Set exercise: Among the entries below, find the line with "Write part 3", then quote it and each following line up to and including the line with "return yoke, torso, loop", and nothing else.

:::

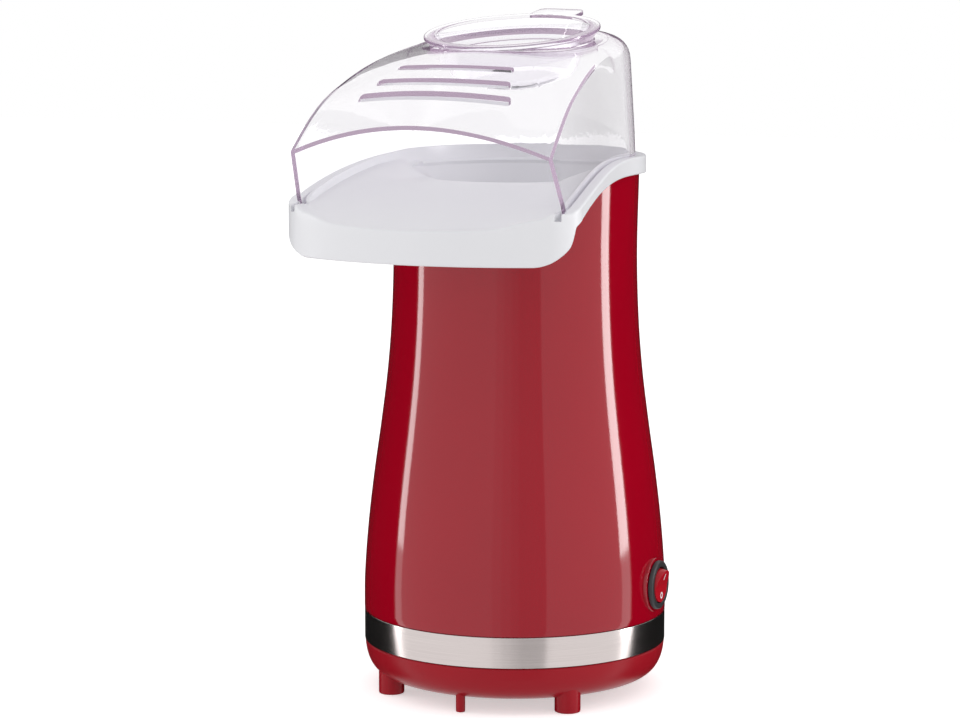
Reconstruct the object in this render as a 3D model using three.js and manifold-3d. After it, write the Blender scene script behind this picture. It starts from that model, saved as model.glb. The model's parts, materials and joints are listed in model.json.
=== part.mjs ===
// Hot-air popcorn maker, built as it comes apart on a bench: measuring cup, clear hood,
// popcorn chute, body shell, steel band and base pan outside; popping chamber, heater,
// fan, motor and wiring inside. Millimetres, +Z up, chute towards -Y, switch on +X.
import * as THREE from 'three';
import Module from 'manifold-3d';
import { mergeVertices } from 'three/addons/utils/BufferGeometryUtils.js';

const wasm = await Module();
wasm.setup();

// ---------------------------------------------------------------- driving dimensions

// Fits
const SEAT_GAP = 0.35; // between pieces that seat on each other
const RUN_GAP = 1.2; // between a running piece and what is around it
const MOULD_WALL = 2.2; // usual wall of the plastic mouldings

// Base pan, feet and front peg
const BODY_RADIUS = 70; // over the steel band
const PAN_HEIGHT = 16.3; // underside of the pan to its shoulder
const PAN_FLOOR_RADIUS = BODY_RADIUS - 13; // flat part of the underside
const FOOT_HEIGHT = 6.2; // floor to the pan's underside
const FOOT_RADIUS = 5.9;
const FOOT_CIRCLE = BODY_RADIUS - 9.4; // radius that the feet stand on
const FOOT_SPREAD = THREE.MathUtils.degToRad(46.5); // either side of the front-to-back line
const FOOT_CHAMFER = 0.6;
const PEG_RADIUS = 2.1;
const PEG_CIRCLE = BODY_RADIUS - 8.3;
const SPIGOT_HEIGHT = 7; // pan's locating rim inside the body
const INLET_SLOTS = 12;
const INLET_SLOT_WIDTH = 3;
const INLET_INNER = 16; // radius where the inlet slots start
const INLET_LENGTH = 20;

// Steel band
const BAND_HEIGHT = 13.9;
const BAND_THICKNESS = 0.6;

// Popping chamber, the air duct around it and the waist of the body around both
const CHAMBER_RADIUS = 44;
const CHAMBER_SHEET = 1.2;
const CHAMBER_BOTTOM = 112;
const CHAMBER_TOP = 202;
const CHAMBER_DOME = 5;
const DUCT_ROOM = 5; // hot air rises between chamber and duct
const DUCT_WALL = 2;
const DUCT_RADIUS = CHAMBER_RADIUS + DUCT_ROOM; // inside
const WAIST_ROOM = 5.1; // duct to the outside of the body
const WAIST_RADIUS = DUCT_RADIUS + DUCT_WALL + WAIST_ROOM;

// Body shell: share of the flare from the waist to the foot, at heights above the band's top
const BODY_FLARE = BODY_RADIUS + 0.1 - WAIST_RADIUS;
const BODY_STATIONS = [
  [0, 1],
  [16, 0.986],
  [40, 0.857],
  [64, 0.657],
  [88, 0.414],
  [112, 0.2],
  [136, 0.064],
  [166, 0],
  [202, 0.05],
  [222, 0.079],
];

// Base screws and their bosses
const SCREW_RADIUS = 1.5;
const SCREW_HEAD_RADIUS = 2.9;
const SCREW_HEAD_HEIGHT = 2;
const SCREW_LENGTH = 20;
const DUCT_SCREW_LENGTH = 12;
const BOSS_WALL = 2.4;

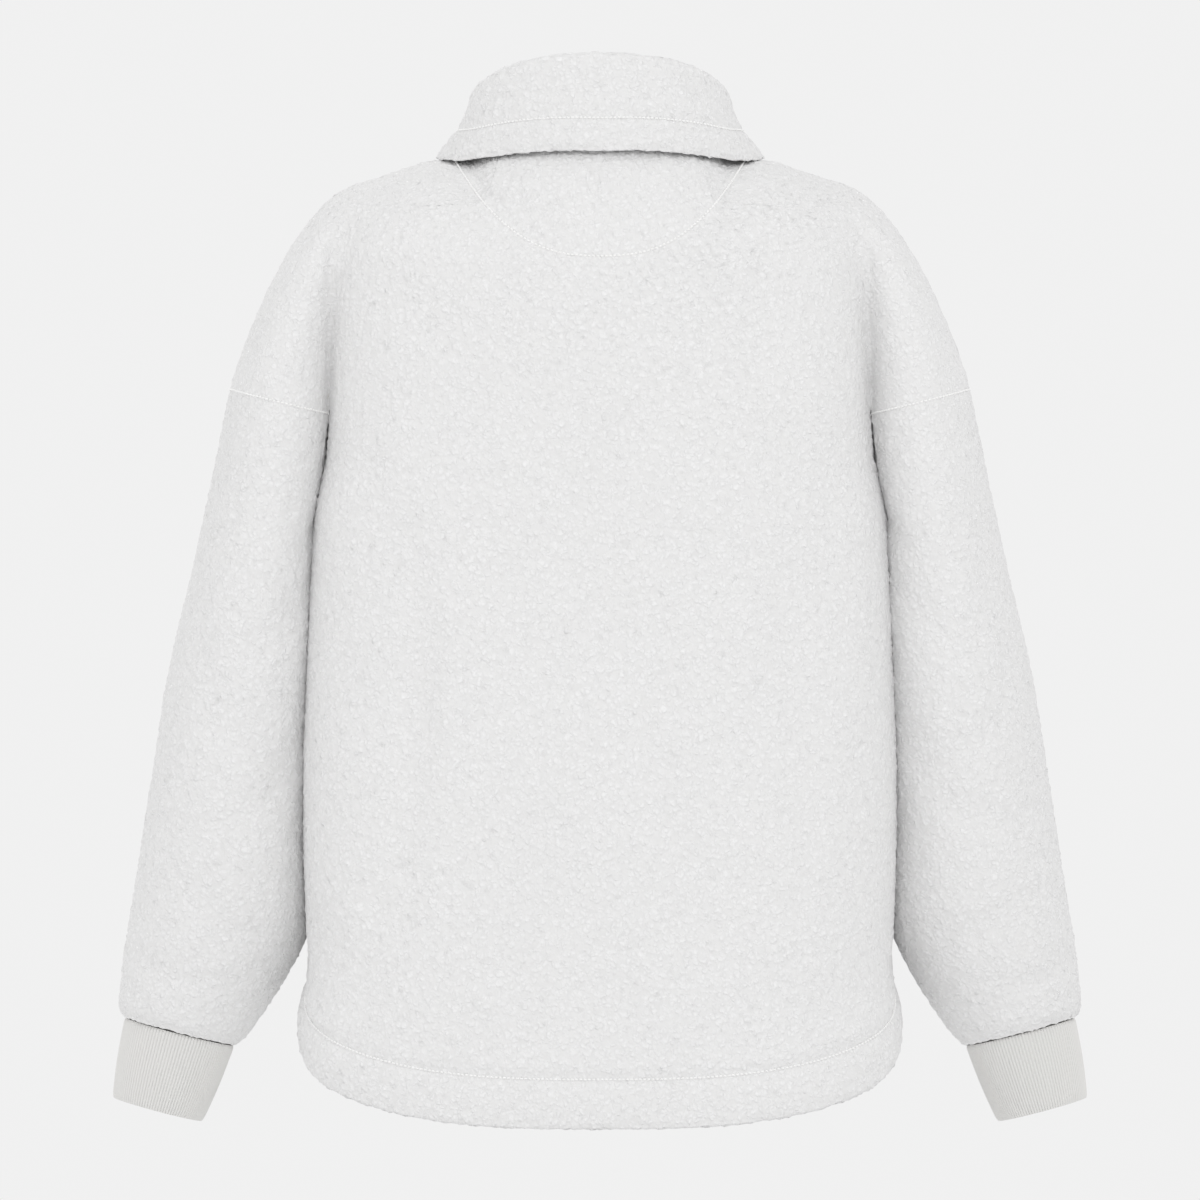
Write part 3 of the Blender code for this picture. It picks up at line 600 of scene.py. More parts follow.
def panel_grids(back):
    """Yoke and torso of one half panel, and its part of the armhole loop."""
    first = PATCH_STEP if back else 0.0
    yoke = yoke_grid(back, np.linspace(first, 1, YOKE_ROWS + 1))
    fold = yoke[-1, TORSO_COLUMNS]
    turn = np.sin((1 - SIDE_SHARES) * math.pi / 2)
    underarm = np.stack([
        fold[0] - 0.05 * turn, fold[1] * SIDE_SHARES, fold[2] + (UNDERARM_Z - fold[2]) * turn], axis=-1)
    controls = torso_controls(back, np.concatenate([yoke[-1, : TORSO_COLUMNS + 1], underarm]))
    # The rows are spaced so that one of them ends the slit
    gone = summed(np.linalg.norm(np.diff(controls, axis=0), axis=-1).mean(axis=1))
    upper = np.interp(-SLIT_ENDS_Z, -controls[:, 0, 2], gone / gone[-1])
    share = np.concatenate([
        np.linspace(0, upper, UPPER_ROWS + 1),
        np.linspace(upper, 1, LOWER_ROWS + 1)[1:],
    ])
    torso = through(controls, share)
    loop = np.concatenate([yoke[-1, TORSO_COLUMNS:][::-1], underarm])
    return yoke, torso, loop


def open_slit(yoke, torso):
    """Parts the centre front: an even gap that narrows to a point."""
    for grid, last in ((yoke, len(yoke)), (torso, UPPER_ROWS)):
        z = grid[:last, 0, 2]
        wide = SLIT_HALF_WIDTH * np.clip((z - SLIT_ENDS_Z) / (SLIT_NARROWS_Z - SLIT_ENDS_Z), 0, 1)
        shift = np.clip(1 - grid[:last, :, 0] / SLIT_REACH, 0, 1)
        grid[:last, :, 0] += shift * wide[:, None]
    torso[UPPER_ROWS:, 0, 0] = 0.0


def ring(centre, tilt, half_width, half_depth, angles):
    """An ellipse whose outer end is tilted up, by angles from that end towards the back."""
    lean = math.radians(tilt)
    across = half_width * np.cos(angles)
    return np.stack([
        centre[0] + across * math.cos(lean),
        centre[1] + half_depth * np.sin(angles),
        centre[2] + across * math.sin(lean),
    ], axis=-1)


def resampled(line, count):
    """A line's points at even distances."""
    gone = distances(line)
    at = np.linspace(0, gone[-1], count + 1)
    return np.stack([np.interp(at, gone, line[:, k]) for k in range(3)], axis=-1)


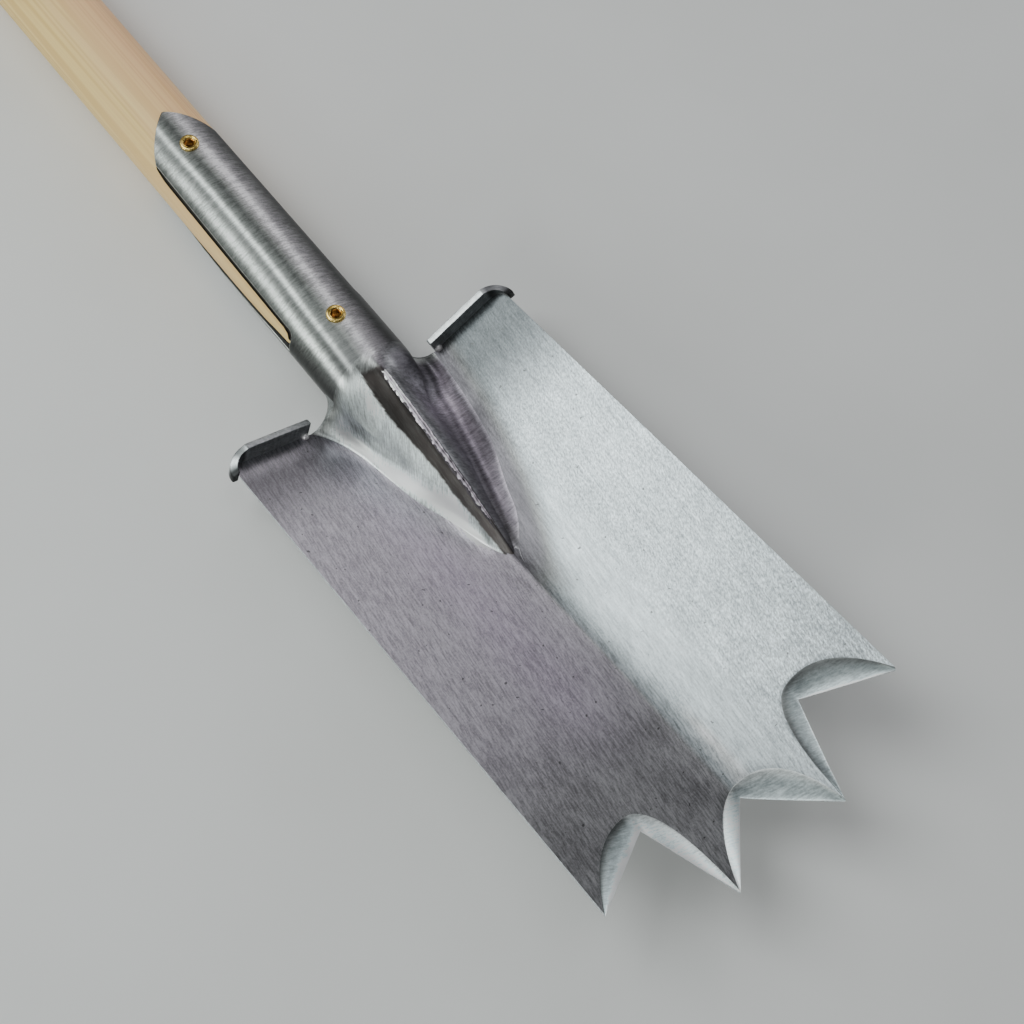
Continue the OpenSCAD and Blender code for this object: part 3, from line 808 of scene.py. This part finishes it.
def make_seam():
    """The bead along the ridge: two ragged lips with a groove between them. c runs across it, -1 to 1."""
    build = Build()
    seam_start, seam_end = KEEL_TOP - 2, KEEL_FOOT + 8
    cs = spread(-1, 1, 26)
    rows, uvs = [], []
    for y in spread(seam_start, seam_end, 460):
        fade = rise(seam_start, y, 5) * rise(y, seam_end, 22)
        wander = 0.28 * ripple(y / 9, 0, 3) + 0.14 * ripple(y / 2.3, 0, 4)
        row = []
        for c in cs:
            lip = 0.62 + 0.1 * ripple(y / 1.7, 1 if c > 0 else 2, 5)
            ragged = 0.5 + 0.5 * ripple(y / 1.1, 5 if c > 0 else 9, 6)
            h = (0.3 + 0.45 * ragged) * peak(abs(c) - lip, 0.17) + 0.16 * (1 - c * c)
            x = c * SEAM_W / 2 * (0.8 + 0.3 * fade) + wander * fade
            sunk = 0.04 + 0.25 * (abs(c) > 0.98)
            row.append((x, y, keel_surface(x / keel_width(y), y) - sunk + h * SEAM_H * fade))
        rows.append(row)
        uvs.append([(c * SEAM_W / 2, y) for c in cs])

    def tone(p, uv):
        """Bright lips with ragged borders as painted highlights, duller with painted shade in the groove,
        and dark with painted shade outside them.
        """
        c, y = uv[0] / (SEAM_W / 2), uv[1]
        thin = fall(y, 215, 45)
        left = -0.85 + 0.45 * thin + 0.5 * ripple(y / 1.3, 3, 31) + 0.35 * ripple(y / 5, 3, 32)
        right = 0.75 - 0.25 * thin + 0.2 * ripple(y / 1.5, 5, 33)
        lips = rise(c, left, 0.12) * rise(right, c, 0.15)
        groove = peak(c - 0.1 - 0.2 * ripple(y / 5, 9, 34), 0.28)
        glow = 0.85 + 0.5 * ripple(y / 2.2, 2, 35) + 0.4 * rise(y, 205, 20)
        return (0.10 + lips * (1.3 * glow - 0.85 * groove), 0.8)

    build.grid(rows, uvs, tone=tone)
    return place_piece(build.make("seam_bead"), ["keel_seam_weld"], [WELD_STEEL])


# ---------- Treads ----------

def on_flank(side, u, v, w):
    """Frame of a flank at its outer top corner: u outwards, v along the blade, w off the face."""
    x = TOP_HALF_W + TREAD_GAP + u * cos(FLANK_TILT) - w * sin(FLANK_TILT)
    return Vector((side * x, BLADE_LEN + v, u * sin(FLANK_TILT) + w * cos(FLANK_TILT)))


TREAD_EDGE = 0.3
TREAD_SPAN = (TOP_HALF_W - TREAD_START) / cos(FLANK_TILT)


def tread_path():
    """(point on the inner face, outward normal) along a tread, from its inner end round the corner."""
    straight = spread(-TREAD_SPAN, -TREAD_FALL, 60) + spread(-TREAD_FALL, -TREAD_BEND, 4)[1:]
    path = [((u, 0.0), (0.0, 1.0)) for u in straight]
    for a in spread(90, 0, 18)[1:]:
        out = (cos(radians(a)), sin(radians(a)))
        path.append(((-TREAD_BEND + TREAD_BEND * out[0], -TREAD_BEND + TREAD_BEND * out[1]), out))
    path.append(((0.0, -TREAD_BEND - TREAD_LEG), (1.0, 0.0)))
    return path


def tread_section(n_corner=4):
    """The strip's section with rounded corners: (through its thickness, up its height)."""
    tall = SHEET + TREAD_PROUD
    r = TREAD_EDGE
    points = []
    corners = ((TREAD_T - r, tall - r, 0), (r, tall - r, 90), (r, r, 180), (TREAD_T - r, r, 270))
    for cx, cy, turn in corners:
        for k in range(n_corner + 1):
            a = radians(turn + 90 * k / n_corner)
            points.append((cx + r * cos(a), cy + r * sin(a)))
    return points + points[:1]


def tread_tone(side):
    """Painted highlight along the front edge, brighter on the right tread; painted shade where the strip
    bends, with a painted highlight midway round the bend.
    """
    bend_start, bend_len = TREAD_SPAN - TREAD_BEND, TREAD_BEND * pi / 2

    def tone(p, uv):
        b = (uv[0] - bend_start) / bend_len
        shine = 1.15 + 0.2 * side + 0.35 * ripple(uv[0] / 1.1, uv[1] / 0.8, 41)
        shine *= 1 - 0.72 * rise(b, -0.25, 0.3)
        shine += (1.3 if side < 0 else 0.35) * peak(b - 0.5, 0.16)
        return (max(0.06, shine * (1 - 0.85 * rise(b, 0.7, 0.2))), -0.2)
    return tone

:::

Response to this exercise:
Write part 3 of the Blender code for this picture. It picks up at line 600 of scene.py. More parts follow.
def panel_grids(back):
    """Yoke and torso of one half panel, and its part of the armhole loop."""
    first = PATCH_STEP if back else 0.0
    yoke = yoke_grid(back, np.linspace(first, 1, YOKE_ROWS + 1))
    fold = yoke[-1, TORSO_COLUMNS]
    turn = np.sin((1 - SIDE_SHARES) * math.pi / 2)
    underarm = np.stack([
        fold[0] - 0.05 * turn, fold[1] * SIDE_SHARES, fold[2] + (UNDERARM_Z - fold[2]) * turn], axis=-1)
    controls = torso_controls(back, np.concatenate([yoke[-1, : TORSO_COLUMNS + 1], underarm]))
    # The rows are spaced so that one of them ends the slit
    gone = summed(np.linalg.norm(np.diff(controls, axis=0), axis=-1).mean(axis=1))
    upper = np.interp(-SLIT_ENDS_Z, -controls[:, 0, 2], gone / gone[-1])
    share = np.concatenate([
        np.linspace(0, upper, UPPER_ROWS + 1),
        np.linspace(upper, 1, LOWER_ROWS + 1)[1:],
    ])
    torso = through(controls, share)
    loop = np.concatenate([yoke[-1, TORSO_COLUMNS:][::-1], underarm])
    return yoke, torso, loop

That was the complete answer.